I'd always wanted to play Long John Silver. The series was based on the books by Robert Louis Stevenson and we filmed it with Disney HTV in Wales, and in locations such as Jamaica, Mexico and Spain.
It was a huge success and was on television for an hour each week. I was on the front cover of TV Times, and I can see the headline now, which said: "Shiver Your Timbers; Return to Treasure Island with Brian Blessed".
Is there a book or film that changed your life?
The book that absolutely changed my life was Wuthering Heights by Emily Brontë. It was the strangest thing because when it came out, the critics hated it, and it nearly broke her heart.
Eventually, I played Heathcliff in a Brontë Festival in Yorkshire and I went all over Brontë country - to the Brontë house, where she wrote Wuthering Heights. Wuthering Heights actually exists - just outside the Brontë home at Haworth Parsonage, where Emily Brontë is buried. Wuthering Heights is on the hill in the background; it's a cottage called 'Top Withins'.
The book, when it came out, was just too strong for the critics and they criticised it really heavily. The great tragedy is - and nobody really knows this - that she had written a second novel and she was so horrified, and so heartbroken, that she burned it. We don't know, to this day, what it was about.
Of course, months later, the world suddenly appreciated Wuthering Heights for what it was: bold, brilliant, powerful and dramatic - much more dramatic than Jane Eyre.
The best thing you ever ate?
I'm 50% actor and 50% mountaineer, so I've been all over the world and yet my favourite food is Bulgarian yoghurt - I could eat it forever! It makes my brain grow, it makes my muscles grow - it makes you strong and powerful.
What can you recite from memory?
Actors and people actually come to me because of my brilliant, and perhaps abnormal, memory. I even said to my wife the other day that it's a bloody curse, and she said, "no it's not darling, don't ever say that; it's a great gift." I can recite anything. I remember my childhood - I even remember being a baby! It's just extraordinary.
I was talking to a Newcastle FC supporter the other day, and I could remember that Newcastle won the FA Cup in 1951, '52 and '53; but I could also tell him the teams, their positions, and who scored when. He was shocked! I did the same for Manchester United the other day too - I can do it with anything, Shakespeare, you name it.
I just have this extraordinary memory which is probably my best gift - I can remember anything. It's almost abnormal, but there you are. I'm constantly quoting things, or singing songs; the brain never lets me off.
Who's the most interesting person you've ever met?
The Dalai Lama.
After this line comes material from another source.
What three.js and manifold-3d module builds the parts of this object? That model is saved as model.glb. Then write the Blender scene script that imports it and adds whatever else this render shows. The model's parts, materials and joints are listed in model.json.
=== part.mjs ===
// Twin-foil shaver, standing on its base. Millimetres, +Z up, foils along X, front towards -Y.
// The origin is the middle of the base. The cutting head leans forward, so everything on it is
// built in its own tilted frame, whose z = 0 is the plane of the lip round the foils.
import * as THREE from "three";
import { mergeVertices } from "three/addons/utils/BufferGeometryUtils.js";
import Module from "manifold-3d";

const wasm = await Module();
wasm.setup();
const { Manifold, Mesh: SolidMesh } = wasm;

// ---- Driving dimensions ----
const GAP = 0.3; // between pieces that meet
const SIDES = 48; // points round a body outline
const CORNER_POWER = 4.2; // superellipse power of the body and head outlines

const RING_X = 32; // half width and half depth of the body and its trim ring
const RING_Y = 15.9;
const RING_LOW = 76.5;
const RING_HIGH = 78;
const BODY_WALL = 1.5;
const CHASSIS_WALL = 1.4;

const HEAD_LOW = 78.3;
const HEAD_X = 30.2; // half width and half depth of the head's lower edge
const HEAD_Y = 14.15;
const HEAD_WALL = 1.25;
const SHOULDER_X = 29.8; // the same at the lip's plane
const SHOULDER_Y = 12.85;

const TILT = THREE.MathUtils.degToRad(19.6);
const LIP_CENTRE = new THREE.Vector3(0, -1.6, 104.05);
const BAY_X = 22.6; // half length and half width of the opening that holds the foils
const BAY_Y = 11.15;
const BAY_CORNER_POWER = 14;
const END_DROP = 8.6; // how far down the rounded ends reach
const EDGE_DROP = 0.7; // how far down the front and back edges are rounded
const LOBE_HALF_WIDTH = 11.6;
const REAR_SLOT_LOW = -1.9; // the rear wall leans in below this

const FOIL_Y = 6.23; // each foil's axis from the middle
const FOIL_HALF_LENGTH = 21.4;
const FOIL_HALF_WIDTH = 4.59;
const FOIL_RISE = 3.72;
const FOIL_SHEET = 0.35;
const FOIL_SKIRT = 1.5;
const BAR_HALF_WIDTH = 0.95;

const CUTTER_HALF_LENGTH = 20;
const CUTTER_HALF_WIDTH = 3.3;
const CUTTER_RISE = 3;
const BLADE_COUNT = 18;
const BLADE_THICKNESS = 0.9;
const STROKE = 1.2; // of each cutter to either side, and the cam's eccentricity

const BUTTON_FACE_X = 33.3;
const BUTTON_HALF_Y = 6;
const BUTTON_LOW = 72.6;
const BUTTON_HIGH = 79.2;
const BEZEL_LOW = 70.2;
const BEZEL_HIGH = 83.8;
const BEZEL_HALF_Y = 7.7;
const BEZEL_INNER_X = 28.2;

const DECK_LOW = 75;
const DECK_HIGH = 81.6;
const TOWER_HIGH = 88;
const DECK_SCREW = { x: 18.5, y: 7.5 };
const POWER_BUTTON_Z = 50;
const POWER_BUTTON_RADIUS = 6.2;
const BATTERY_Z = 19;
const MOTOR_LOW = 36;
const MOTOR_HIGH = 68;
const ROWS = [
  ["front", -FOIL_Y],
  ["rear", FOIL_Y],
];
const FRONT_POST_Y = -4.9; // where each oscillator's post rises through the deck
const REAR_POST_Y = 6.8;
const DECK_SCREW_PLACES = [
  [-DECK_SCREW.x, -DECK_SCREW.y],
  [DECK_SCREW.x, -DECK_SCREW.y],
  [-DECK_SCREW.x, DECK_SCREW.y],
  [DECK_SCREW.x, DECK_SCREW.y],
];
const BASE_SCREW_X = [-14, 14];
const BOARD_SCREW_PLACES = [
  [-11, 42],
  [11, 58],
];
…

I went to climb Everest in 1989, following in the footsteps of George Mallory, who had disappeared on Everest alongside his climbing partner Sandy Irvine in 1924. They were last seen around 800 feet from the summit, when the mist came down and they were never seen again.
I followed in Mallory's footsteps for a BBC film called Galahad Of Everest in 1991, when I was 55 years-old. Mallory was blessed by the 13th Dalai Lama; and the 14th Dalai Lama, who's the Dalai Lama at the moment, agreed to bless me like his predecessor blessed Mallory and Irvine - we went to Dharamsala and spent five days with him!
He blessed me - it's in the footage of the film - and then I went to exactly the same spot on Everest as Mallory had gone to, wearing exactly the same 1920s clothes. The Dalai Lama and I got on like a house on fire - we're the same age. I even asked him about his sex life!
I asked, 'don't you miss being with a young lady?' And he said, "Sometimes I think of a beautiful woman and then I do my mantras louder and take a cold shower." And then he said, "I do miss women. Nobody ever asks me questions like that!" It was lovely talking to him and I still see him from time to time. He's a gorgeous man.
The strangest thing in your wardrobe?
The strangest thing in my wardrobe is a pair of boots with a difference. I became the oldest man to reach the magnetic North Pole a few years ago - I arrived there in my 70th year, in 2006, with the British expedition.
I wore Mukluks, which are boots that are made by the Eskimos. They're made with various reeds, and fur from different animals, and I had no frostbite; my feet were as warm as toast for the whole expedition, and we were travelling in temperatures of 50 or 60 degrees below zero. I didn't feel any cold at all!
What's the best advice you ever got, and gave?
People have always said to me, isn't it dangerous going to Mount Everest? Isn't it dangerous going to the North Pole? Isn't it dangerous doing this and that?
And very early on in my youth, I was given the greatest advice I ever got, which was that the greatest danger in life is not taking the adventure. And I pass that on to people. We're all one-offs, so go for it - follow your dream! And don't let the bastards grind you down.